We are also usually given authorities over other resources such as staff numbers, lines of credit we can authorise, job levels we can recruit and expenditure we can write off without referral.
If you do not have authority levels clearly defined for these important elements of managing a business or department, then ask for them to be clearly stated as a matter of good governance.
To successfully lead from the middle you must be willing, when necessary to exercise your authority even when your boss or other senior managers do not agree with you. They may, o course decide to revoke your authority. My experience is that this only happens if you make obvious errors and expose the organisation to undue risk. In that case, revoking your authority is probably good management.
In the day-to-day work life inform your superiors whenever you are making major decisions within your authority limits and consult when you wish to go outside your authority limits. That does not mean to say that you do not consult to get the best information to make the best decision. However, the decision is yours and yours alone to make. That is why you have the authority.
Build alliances around good ideas
Good ideas transcend office politics, mostly. A good idea, successfully implemented, will, as the saying goes, have many bedfellows.
So what makes a good idea? A good idea makes someone’s life easier. It saves time or money or it makes more money that the time and money it takes. To a lesser extent, it may reduce risk. I say to a lesser extent because most people in most organisations only understand the concept of risk after the risk event has happened and not before. Even then, the risk event has to be recent for the size of the consequence for the understanding to stay in corporate memory.

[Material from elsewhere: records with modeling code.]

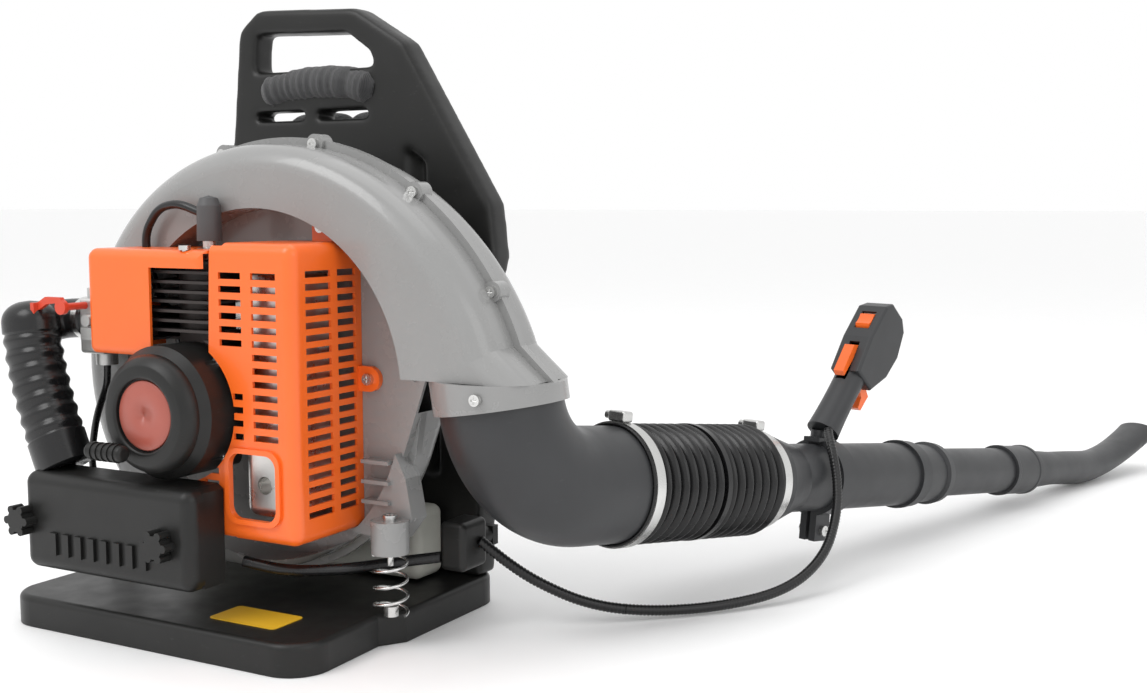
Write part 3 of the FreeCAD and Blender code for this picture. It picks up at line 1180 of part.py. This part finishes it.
def check():
    """Stops if any object failed or any piece is empty, broken or below the floor."""
    for item in doc.Objects:
        if "Invalid" in item.State or "Error" in item.State:
            raise RuntimeError("failed: %s %s" % (item.Label, item.State))
    bad = []
    for piece in pieces:
        shape = piece.Shape
        if shape.isNull() or not shape.isValid() or not shape.Solids:
            bad.append(piece.Label)
    if bad:
        raise RuntimeError("bad shapes: " + ", ".join(bad))


def main():
    make_base()
    make_back_frame()
    make_carrying()
    make_suspension()
    make_case()
    make_rotor()
    make_engine()
    make_intake()
    make_exhaust()
    make_cylinder_cover()
    make_starter()
    make_fuel()
    make_elbow()
    make_hose()
    make_pipes()
    make_grip()
    make_cables()
    seat_screws()
    doc.recompute()
    check()
    os.makedirs("parts", exist_ok=True)
    for piece in pieces:
        piece.Shape.exportStep("parts/%s.step" % piece.Label)
    print("%d pieces" % len(pieces))


main()
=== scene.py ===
# %% [markdown]
# A backpack leaf blower stands on its base, with its tube lying out to the right. The hard parts come
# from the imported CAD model. This lesson gives them their finishes, and builds by hand the parts that
# bend or are soft: the bellows hose, the cable, the rope, the back pad and the straps.

# %% Load the frame
import json
import math

import bmesh
import bpy
from mathutils import Matrix, Vector


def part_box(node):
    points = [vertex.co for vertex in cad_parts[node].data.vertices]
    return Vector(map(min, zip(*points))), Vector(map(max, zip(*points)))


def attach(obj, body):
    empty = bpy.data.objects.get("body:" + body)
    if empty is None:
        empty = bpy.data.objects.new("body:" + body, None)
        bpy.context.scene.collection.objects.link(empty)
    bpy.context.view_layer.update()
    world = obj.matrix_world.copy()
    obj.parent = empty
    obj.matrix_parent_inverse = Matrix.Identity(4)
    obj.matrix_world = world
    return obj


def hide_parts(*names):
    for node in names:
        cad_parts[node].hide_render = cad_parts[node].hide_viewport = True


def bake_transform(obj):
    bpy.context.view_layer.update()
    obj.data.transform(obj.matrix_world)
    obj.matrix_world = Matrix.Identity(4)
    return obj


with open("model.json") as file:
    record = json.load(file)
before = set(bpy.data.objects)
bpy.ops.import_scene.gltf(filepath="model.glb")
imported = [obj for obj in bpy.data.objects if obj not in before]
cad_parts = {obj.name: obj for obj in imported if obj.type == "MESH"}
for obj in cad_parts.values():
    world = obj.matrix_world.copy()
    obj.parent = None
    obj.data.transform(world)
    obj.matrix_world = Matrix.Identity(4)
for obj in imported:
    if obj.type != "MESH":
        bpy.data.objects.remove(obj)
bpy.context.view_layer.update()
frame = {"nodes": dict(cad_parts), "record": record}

# %% [markdown]
# The finishes come first. Every one is a Principled shader whose colour, gloss and fine surface come
# from noise in Object coordinates. That puts a grain of the right size on moulded plastic or cast
# metal, and it doesn't slide when a part moves.

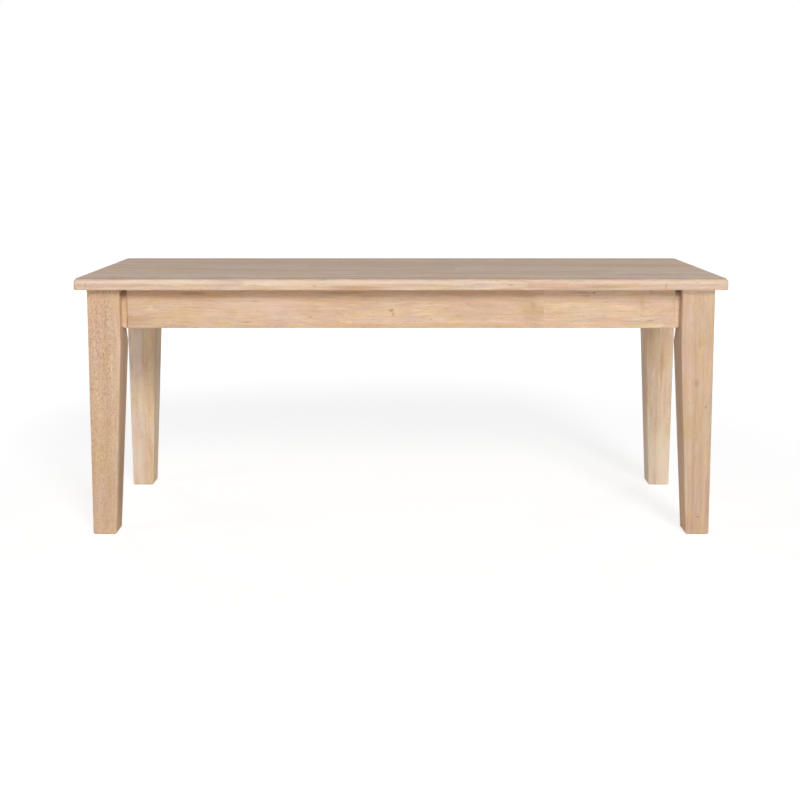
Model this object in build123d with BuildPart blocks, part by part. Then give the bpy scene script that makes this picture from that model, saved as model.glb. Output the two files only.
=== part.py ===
from build123d import *
from math import sqrt
import os

os.makedirs("parts", exist_ok=True)

# Shaker-style bench in solid wood, in millimetres
# +X runs along the bench, +Y to its back, +Z up, origin on the floor under the middle of the seat

# Overall sizes
length = 1136
depth = 380
height = 462
overhang = 19

# Seat, a panel of edge-glued rows, each of finger-jointed lengths
seat_thickness = 21
seat_corner_radius = 9
seat_top_radius = 8
seat_ease = 1.5
row_count = 6

# Where each row's finger joints lie, front row first, as shares of the length from the middle
row_joint_shares = [
    (-0.242, 0.190),
    (-0.075, 0.335),
    (-0.310, 0.085),
    (-0.160, 0.265),
    (-0.355, 0.020),
    (-0.215, 0.180),
]

# Glued joints
glue_line = 0.1
finger_reach = 10
finger_count = 5

# Legs, tapered on their two inner faces and laminated from two layers
leg_width = 57
foot_width = 41
taper_drop = 103
leg_ease = 1.5
foot_bevel = 2

# Flat on each leg's inside corner, cut from the top, that runs out below the aprons
corner_flat = 20
flat_drop = 56
runout_drop = 101

# Aprons, with a stepped tongue at each end
apron_height = 71
apron_thickness = 19
apron_inset = 11
apron_ease = 1.5
tongue_step = 4
tongue_reveal = 10
tongue_entry = 5
tongue_radius = 12
shoulder_radius = 1.5
groove_clearance = 0.2

# Where the finger joint of each long apron lies, as a share of the length from the middle
front_joint_share = 0.217
rear_joint_share = -0.150

# Corner blocks behind the legs
block_thickness = 22
block_height = 55
draw_gap = 0.3

# Cross rail between the long aprons
rail_thickness = 19
rail_height = 45
rail_entry = 5
rail_ease = 1.5

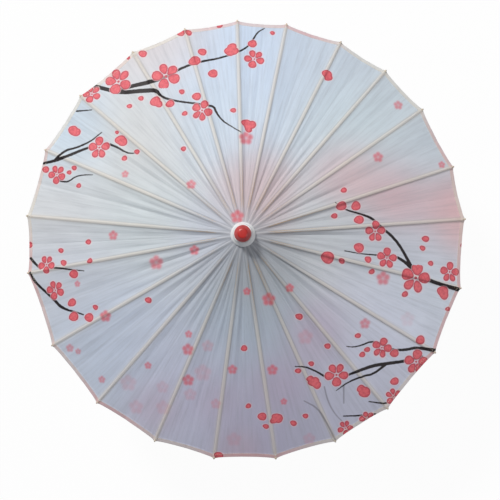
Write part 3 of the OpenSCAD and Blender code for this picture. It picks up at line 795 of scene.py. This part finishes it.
# %% [markdown]
# ## Metal, plastic, lacquer and thread
# These are smooth, so what gives them away is how dust and handling dull them.
# A wear group gives a slow noise for smudges and a fine one for scratches, and
# each material uses them in its own amount.

# %% Wear group
wear, g_in, g_out = new_group("wear", [("Smudge size", "NodeSocketFloat", 60.0)],
                              [("Smudges", "NodeSocketFloat"), ("Specks", "NodeSocketFloat")])
spot = add_node(wear, "ShaderNodeTexCoord").outputs["Object"]
big = add_node(wear, "ShaderNodeTexNoise", {"Detail": 4.0})
join(wear, spot, big.inputs["Vector"])
join(wear, g_in.outputs["Smudge size"], big.inputs["Scale"])
join(wear, big.outputs["Fac"], g_out.inputs["Smudges"])
small = add_node(wear, "ShaderNodeTexNoise", {"Scale": 1400.0, "Detail": 2.0})
join(wear, spot, small.inputs["Vector"])
join(wear, small.outputs["Fac"], g_out.inputs["Specks"])


def worn(name, colour, dull, rough, spread, bumpy=0.05, **sockets):
    material, tree, bsdf = new_material(name, **sockets)
    look = use_group(tree, wear)
    mixed = mix_colour(tree, map_range(tree, look.outputs["Smudges"], 0.4, 0.75, 0, 0.6), colour, dull)
    mixed = mix_colour(tree, map_range(tree, look.outputs["Specks"], 0.62, 0.75, 0, 0.35), mixed, dull)
    join(tree, mixed, bsdf.inputs["Base Color"])
    roughness = map_range(tree, look.outputs["Smudges"], 0.3, 0.7, rough, rough + spread)
    join(tree, roughness, bsdf.inputs["Roughness"])
    bump = add_node(tree, "ShaderNodeBump", {"Strength": bumpy, "Distance": 0.0002})
    join(tree, look.outputs["Specks"], bump.inputs["Height"])
    join(tree, bump.outputs[0], bsdf.inputs["Normal"])
    return material


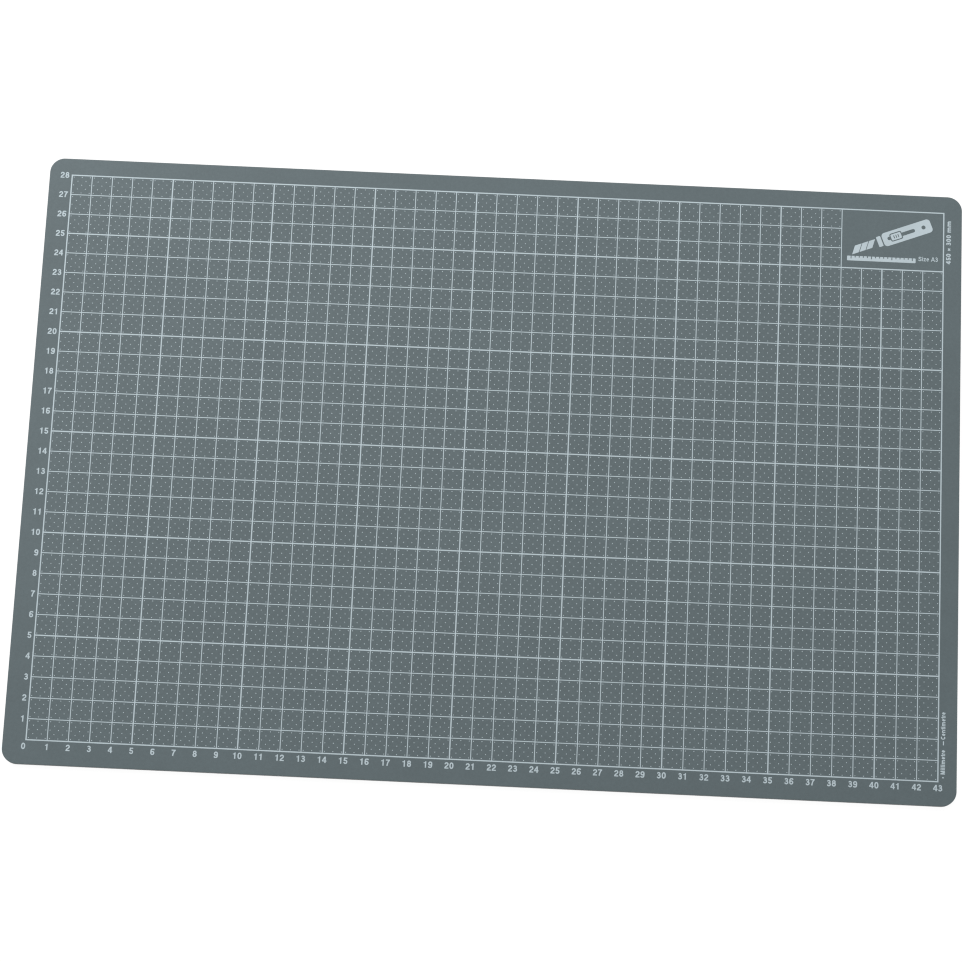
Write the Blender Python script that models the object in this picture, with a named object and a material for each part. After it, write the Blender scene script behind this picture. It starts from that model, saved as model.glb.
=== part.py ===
"""Self-healing cutting mat, A3 craft size, 450 x 300 x 3 mm.

The mat is a flat laminate of PVC plies, die-cut with rounded corners, and it
carries screen-printed ink on its upper face.  Bottom to top:

    bottom_skin           textured non-slip wear ply, lies on the bench
    lower_healing_layer   soft plasticised PVC that closes up after a cut
    core_sheet            hard ply that stops the blade
    upper_healing_layer   soft plasticised PVC under the work face
    top_skin              matt textured ply that takes the print
    major_grid_ink        printed border and 5 cm lines, one deposit of ink

Frame: metres, +Z up, origin on the underside at the middle of the mat,
+X along the long side, towards the end of the printed scale, +Y along the
short side, up the printed scale.
"""

import math

import bmesh
import bpy
from mathutils import Vector

# ------------------------------------------------------------ dimensions (m)
LENGTH = 0.450            # long side
WIDTH = 0.300             # short side
CORNER_RADIUS = 0.0072    # die-cut corners
CORNER_STEPS = 20         # facets in each corner

SKIN = 0.00036            # wear plies, top and bottom
HEALING = 0.00062         # soft plies
CORE = 0.00096            # hard middle ply
BOND = 0.00002            # fused joint between neighbouring plies

INK = 0.00004             # height of the screen-printed ink
CELL = 0.010              # printed unit, one centimetre
COLUMNS = 43              # centimetres along the long side
ROWS = 28                 # centimetres along the short side
MAJOR = 5                 # every fifth line is heavy
PANEL_COLUMNS = 5         # blank panel in the upper right corner, 5 x 3 cm
PANEL_ROWS = 3
HEAVY_LINE = 0.00058      # width of the heavy lines and the border
LEFT_MARGIN = 0.0111      # mat's left edge to the printed zero
BOTTOM_MARGIN = 0.0115    # mat's lower edge to the printed zero

MAT_TOP = 2 * SKIN + 2 * HEALING + CORE + 4 * BOND    # 3.00 mm


# ------------------------------------------------------------------ helpers
def clear_scene():
    for obj in list(bpy.data.objects):
        bpy.data.objects.remove(obj, do_unlink=True)
    for mesh in list(bpy.data.meshes):
        bpy.data.meshes.remove(mesh)


def material(name, colour, roughness, metallic=0.0):
    mat = bpy.data.materials.new(name)
    mat.use_nodes = True
    shader = mat.node_tree.nodes["Principled BSDF"]
    shader.inputs["Base Color"].default_value = (*colour, 1.0)
    shader.inputs["Roughness"].default_value = roughness
    shader.inputs["Metallic"].default_value = metallic
    mat.diffuse_color = (*colour, 1.0)
    return mat


def finish_mesh(name, bm, mat, parent, height):
    """Turns a bmesh into a named object that stands at the given height."""
    bmesh.ops.recalc_face_normals(bm, faces=bm.faces)
    mesh = bpy.data.meshes.new(name)
    bm.to_mesh(mesh)
    bm.free()
    mesh.materials.append(mat)
    obj = bpy.data.objects.new(name, mesh)
    bpy.context.scene.collection.objects.link(obj)
    obj.parent = parent
    obj.location = (0.0, 0.0, height)
    return obj


def rounded_outline(length, width, radius, steps):
    """Corner points of a rounded rectangle, counter-clockwise."""
    points = []
    centres = ((1, 1, 0), (-1, 1, 90), (-1, -1, 180), (1, -1, 270))
    for sx, sy, start in centres:
        cx = sx * (length / 2 - radius)
        cy = sy * (width / 2 - radius)
        for i in range(steps + 1):
            a = math.radians(start + 90.0 * i / steps)
            points.append((cx + radius * math.cos(a), cy + radius * math.sin(a)))
    return points


def ply(name, thickness, height, mat, parent):
    """One sheet of the laminate: the die-cut outline, extruded."""
    bm = bmesh.new()
    outline = rounded_outline(LENGTH, WIDTH, CORNER_RADIUS, CORNER_STEPS)
    base = bm.faces.new([bm.verts.new((x, y, 0.0)) for x, y in outline])
    raised = bmesh.ops.extrude_face_region(bm, geom=[base])
    bmesh.ops.translate(
        bm,
        vec=Vector((0.0, 0.0, thickness)),
        verts=[g for g in raised["geom"] if isinstance(g, bmesh.types.BMVert)],
    )
    obj = finish_mesh(name, bm, mat, parent, height)
    # the two large faces stay flat and the corners are shaded round
    obj.data.shade_smooth()
    obj.data.set_sharp_from_angle(angle=math.radians(30.0))
    return obj


def line_positions(count):
    """Centimetre marks that carry a heavy line: the ends and every fifth."""
    marks = sorted({0, count} | set(range(0, count + 1, MAJOR)))
    return marks


def in_panel(column, row):
    """True for the stretch of an upright line that would cross the panel."""
    crosses = COLUMNS - PANEL_COLUMNS < column < COLUMNS
    return crosses and ROWS - PANEL_ROWS <= row < ROWS


def heavy_grid(name, height, mat, parent):
    """The printed border and 5 cm lines as one thin body of crossing bars."""
    x0 = -LENGTH / 2 + LEFT_MARGIN
    y0 = -WIDTH / 2 + BOTTOM_MARGIN
    half = HEAVY_LINE / 2

    def edges(origin, marks):
        values = []
        for m in marks:
            values += [origin + m * CELL - half, origin + m * CELL + half]
        return values

    columns = line_positions(COLUMNS)
    rows = line_positions(ROWS)
    xs = edges(x0, columns)
    ys = edges(y0, rows)
    bm = bmesh.new()
    grid = [[bm.verts.new((x, y, 0.0)) for y in ys] for x in xs]
    faces = []
    for i in range(len(xs) - 1):
        for j in range(len(ys) - 1):
            # even steps lie inside a line, odd steps lie between two lines
            if i % 2 == 1 and j % 2 == 1:
                continue
            if j % 2 == 1 and in_panel(columns[i // 2], rows[j // 2]):
                continue
            faces.append(bm.faces.new((grid[i][j], grid[i + 1][j],
                                       grid[i + 1][j + 1], grid[i][j + 1])))
    raised = bmesh.ops.extrude_face_region(bm, geom=faces)
    bmesh.ops.translate(
        bm,
        vec=Vector((0.0, 0.0, INK)),
        verts=[g for g in raised["geom"] if isinstance(g, bmesh.types.BMVert)],
    )
    return finish_mesh(name, bm, mat, parent, height)


# -------------------------------------------------------------------- build
def main():
    clear_scene()

    mat_root = bpy.data.objects.new("mat_origin", None)
    mat_root.empty_display_size = 0.05
    bpy.context.scene.collection.objects.link(mat_root)

    skin = material("skin_pvc", (0.135, 0.160, 0.176), 0.62)
    healing = material("healing_pvc", (0.075, 0.085, 0.092), 0.55)
    core = material("core_pvc", (0.030, 0.032, 0.035), 0.45)
    ink = material("ink_white", (0.520, 0.600, 0.640), 0.50)

    stack = (
        ("bottom_skin", SKIN, skin),
        ("lower_healing_layer", HEALING, healing),
        ("core_sheet", CORE, core),
        ("upper_healing_layer", HEALING, healing),
        ("top_skin", SKIN, skin),
    )
    height = 0.0
    for name, thickness, mat in stack:
        ply(name, thickness, height, mat, mat_root)
        height += thickness + BOND
    heavy_grid("major_grid_ink", MAT_TOP, ink, mat_root)


main()
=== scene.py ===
"""The looks of the A3 self-healing cutting mat: a laminate of PVC plies with a
die-cut edge, and a screen-printed centimetre grid with millimetre dots,
numbered scales, legends and a plain knife-and-ruler emblem, all as geometry."""
import math

import bmesh
import bpy
import numpy as np
from mathutils import Matrix, Vector, geometry


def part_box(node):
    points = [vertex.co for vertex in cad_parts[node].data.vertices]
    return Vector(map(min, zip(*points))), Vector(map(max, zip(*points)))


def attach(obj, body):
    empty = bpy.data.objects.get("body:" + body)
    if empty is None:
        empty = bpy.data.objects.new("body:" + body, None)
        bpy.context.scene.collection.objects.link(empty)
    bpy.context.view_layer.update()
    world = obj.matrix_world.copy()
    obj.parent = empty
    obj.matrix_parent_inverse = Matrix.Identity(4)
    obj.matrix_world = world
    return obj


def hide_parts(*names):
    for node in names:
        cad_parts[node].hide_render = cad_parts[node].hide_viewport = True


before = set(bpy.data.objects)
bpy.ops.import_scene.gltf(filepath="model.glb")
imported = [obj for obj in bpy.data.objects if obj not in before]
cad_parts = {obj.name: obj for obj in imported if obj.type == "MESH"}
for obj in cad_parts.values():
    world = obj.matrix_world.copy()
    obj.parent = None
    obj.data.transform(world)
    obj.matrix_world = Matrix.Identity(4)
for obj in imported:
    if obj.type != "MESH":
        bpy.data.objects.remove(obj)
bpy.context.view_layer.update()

# ---------------------------------------------------------------- dimensions
MM = 0.001
CM = 0.010
COLUMNS, ROWS, MAJOR = 43, 28, 5       # printed centimetres, heavy line every 5
PANEL_COLUMNS, PANEL_ROWS = 5, 3       # blank panel in the upper right corner
HEAVY = 0.58 * MM                      # border and 5 cm lines
FINE = 0.39 * MM                       # 1 cm lines
DOT = 0.22 * MM                        # radius of the millimetre dots
CORNER = 7.2 * MM                      # radius of the die-cut corners
NUMERAL = 3.00 * MM                    # height of the scale numerals

skin_low, skin_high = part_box("top_skin")
ink_low, ink_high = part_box("major_grid_ink")
TOP = skin_high.z                      # the printed face
INK = ink_high.z - ink_low.z           # height of the ink
ZERO_X = ink_low.x + HEAVY / 2         # the printed zero
ZERO_Y = ink_low.y + HEAVY / 2


# ------------------------------------------------------------------- meshes
def add_object(name, verts, faces, mat, smooth=None):
    mesh = bpy.data.meshes.new(name)
    mesh.from_pydata([tuple(v) for v in verts], [], [tuple(f) for f in faces])
    mesh.validate()
    mesh.materials.append(mat)
    obj = bpy.data.objects.new(name, mesh)
    bpy.context.scene.collection.objects.link(obj)
    if smooth is not None:
        mesh.shade_smooth()
        mesh.set_sharp_from_angle(angle=math.radians(smooth))
    return obj


def outline(low, high, inset, radius, steps, edge_step=0.006):
    """Rounded rectangle, counter-clockwise, long runs divided evenly."""
    x0, y0, x1, y1 = low.x + inset, low.y + inset, high.x - inset, high.y - inset
    r = max(radius - inset, 0.0002)
    corners = ((x1 - r, y1 - r, 0), (x0 + r, y1 - r, 90),
               (x0 + r, y0 + r, 180), (x1 - r, y0 + r, 270))
    arcs = []
    for cx, cy, start in corners:
        arcs.append([(cx + r * math.cos(math.radians(start + 90 * i / steps)),
                      cy + r * math.sin(math.radians(start + 90 * i / steps)))
                     for i in range(steps + 1)])
    # the number of divisions comes from the full size, so that rings match
    runs = (high.x - low.x, high.y - low.y, high.x - low.x, high.y - low.y)
    points = []
    for k in range(4):
        points += arcs[k]
        a, b = arcs[k][-1], arcs[(k + 1) % 4][0]
        n = int(runs[k] / edge_step)
        points += [(a[0] + (b[0] - a[0]) * i / n, a[1] + (b[1] - a[1]) * i / n)
                   for i in range(1, n)]
    return points


def lofted_ply(name, node, mat, rings, band=None):
    """A ply of the laminate lofted through (inset, height fraction) rings.
    band adds flat rings inside the last outline, so that the rounded arris
    doesn't bend the shading of the whole face."""
    low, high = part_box(node)
    tall = high.z - low.z
    verts, faces, loops = [], [], []

    def ring(inset, z):
        start = len(verts)
        pts = outline(low, high, inset, CORNER, 28)
        verts.extend((x, y, z) for x, y in pts)
        loops.append((start, len(pts)))

    for inset, z in rings:
        ring(inset, low.z + z * tall)
    if band:
        for inset in band:
            ring(inset, high.z)
    for (a, n), (b, _) in zip(loops, loops[1:]):
        for i in range(n):
            j = (i + 1) % n
            faces.append((a + i, a + j, b + j, b + i))
    a, n = loops[0]
    faces.append(tuple(range(a + n - 1, a - 1, -1)))
    b, n = loops[-1]
    faces.append(tuple(range(b, b + n)))
    obj = add_object(name, verts, faces, mat, smooth=40)
    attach(obj, "root")
    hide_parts(node)
    return obj


def slab(parts, z0, z1):
    """Closed thin bodies from flat pieces: each is (points, faces)."""
    verts, faces = [], []
    for pts, tris in parts:
        base, n = len(verts), len(pts)
        verts += [(x, y, z0) for x, y in pts] + [(x, y, z1) for x, y in pts]
        used = {}
        for t in tris:
            for a, b in zip(t, t[1:] + t[:1]):
                used[(a, b)] = True
            faces.append(tuple(base + n + i for i in t))
            faces.append(tuple(base + i for i in reversed(t)))
        for a, b in used:
            if (b, a) not in used:
                faces.append((base + a, base + b, base + n + b, base + n + a))
    return verts, faces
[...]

How do we create good ideas? It is not as hard as it may seem. Get ten of your experienced people in a room and carry out a negative brainstorming session where the task is to come up with all the reasons why you cannot achieve an end result of a good idea. People generally like to be negative; to tell you why you cannot do something. If they are any good, they will give you a comprehensive list of problems to be solved.
Complete a five whys analysis to get to root cause and then write the problem down as a problem definition statement which has the form: ” Impact (of the problem) ” Who (is impacted) ” Behaviour (that needs to change) ” Who (needs to change their behaviour)
Complete a Force field analysis, concentrating more, but not exclusively, on removing the blockers to your problem rather than applying more force and you will be along way to creating effective solutions which will deliver a good idea.
Cultivate a network and find a mentor
Take time out to get to know your staff, your colleagues and your bosses. Get to know people in your industry. Build a network of people whom you can call on for ideas, inspiration and mentoring. The latter is very important. If you are going to lead from the middle you need someone who you can turn to and be very blunt with about your actions, thoughts and feelings without the fear of judgement or lack of confidentiality.
A mentor can be your release valve. To lead from the middle successfully you need to look and act like a leader “above your position”. This can be mentally and physically wearing and yet you must keep a public face of confidence to maintain an environment that is motivating to others. You need someone that you can lower your veil of confidence in front of.
A mentor will be someone you trust first and foremost. Secondly, they will have great listening skills and good questioning skills. Thirdly, and lastly, they will have experience in your area of operation. If you get the first two and miss on the third, you will still have a good mentor. If you have a mentor which fulfils the third requirement and misses the first or second, then you are likely to be disappointed.
Create your own power
There are many more sources of power than that of position. Develop these sources of power.
Expert Power
Use your network and experience to become expert at something. Being expert in an organisation is relative to the organisation, not to the world. Find something that interests you that the organisation does not know well. In a poorly led organisation this is not difficult. Poorly led organisations tend to be managed based on opinions not facts.
It could be as simple as knowing the market better than anyone else or knowing cost breakdowns or pricing or the IT infrastructure or government regulations. The list is endless. Just be sure make the expertise you gather is relevant to the organisation.
Information Power
Use your network again to become the source of information. That does not mean to say that you need to know all the information. It means that you become the human point and click device for finding information.
Reward Power
Do favours for people. Favours freely given build up an almost irrepressible obligation in the receiver to reciprocate at some stage in your relationship. Doing low cost to you favours for others reaps much more in return. Be obliging about requests and go out your way to make life easier for people when it does not unduly expose your part of the organisation to risk.
Referential Power
If you have a good idea don’t be afraid to tell people about it. If you can build a compelling way of expressing the organisation’s vision than do it. If you can build an articulate roadmap on how the organisation can get to its vision then do it. Don’t be afraid to communicate to your team and beyond, your ideas for the organisation.
If you words and thoughts are compelling, you will build referential power beyond that of your position.
Building alternative sources of power to the legitimate power of your position enables you to operate beyond your legitimate power and push the boundaries of your formal authority.
The need to lead from the middle is more commonplace, from my personal observations, than I thought possible ten years ago. It is less Ithink, that senior management charcteristics have deteriorated and more about me having my eyes opened by knowing many more organisations.
If you have poor senior management, leading fom the middle will help you, your vcolleagues and your subordinates. If you have an initiative that does not get senior management attention because of compelling priorities, leading from the middle will help everyone including your senior managers.